Beginning with the line that contains "Write the build123d", extract each line through the end of the listing below, with no additions or omissions.
-------
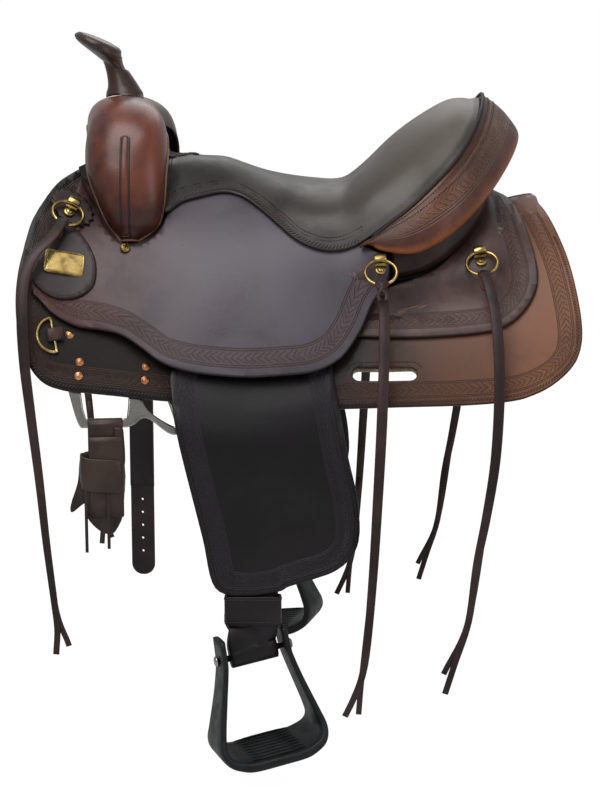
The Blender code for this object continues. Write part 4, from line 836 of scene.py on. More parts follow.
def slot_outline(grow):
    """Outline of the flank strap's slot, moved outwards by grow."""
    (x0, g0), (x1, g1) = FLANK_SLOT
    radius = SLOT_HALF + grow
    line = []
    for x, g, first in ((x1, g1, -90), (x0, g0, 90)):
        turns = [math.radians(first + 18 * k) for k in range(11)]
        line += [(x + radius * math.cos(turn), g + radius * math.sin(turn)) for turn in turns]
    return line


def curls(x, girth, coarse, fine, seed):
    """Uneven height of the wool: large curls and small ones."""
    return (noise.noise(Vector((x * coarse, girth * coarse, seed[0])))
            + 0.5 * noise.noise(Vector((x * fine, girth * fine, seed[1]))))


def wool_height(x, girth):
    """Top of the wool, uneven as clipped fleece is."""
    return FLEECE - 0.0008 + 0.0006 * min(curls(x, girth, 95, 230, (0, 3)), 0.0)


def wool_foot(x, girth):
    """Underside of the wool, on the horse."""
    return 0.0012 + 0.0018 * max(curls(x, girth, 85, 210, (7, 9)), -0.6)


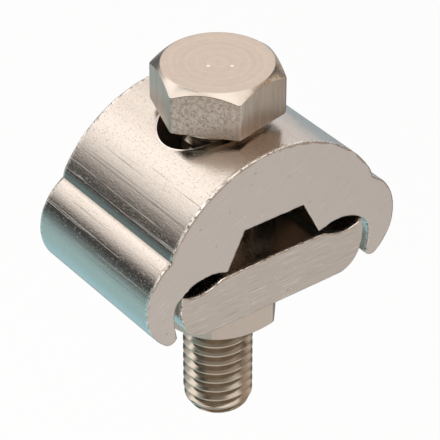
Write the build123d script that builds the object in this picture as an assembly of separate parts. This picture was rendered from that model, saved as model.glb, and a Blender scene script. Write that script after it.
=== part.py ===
-------
**Written answer**
Write the build123d script that builds the object in this picture as an assembly of separate parts. This picture was rendered from that model, saved as model.glb, and a Blender scene script. Write that script after it.
=== part.py ===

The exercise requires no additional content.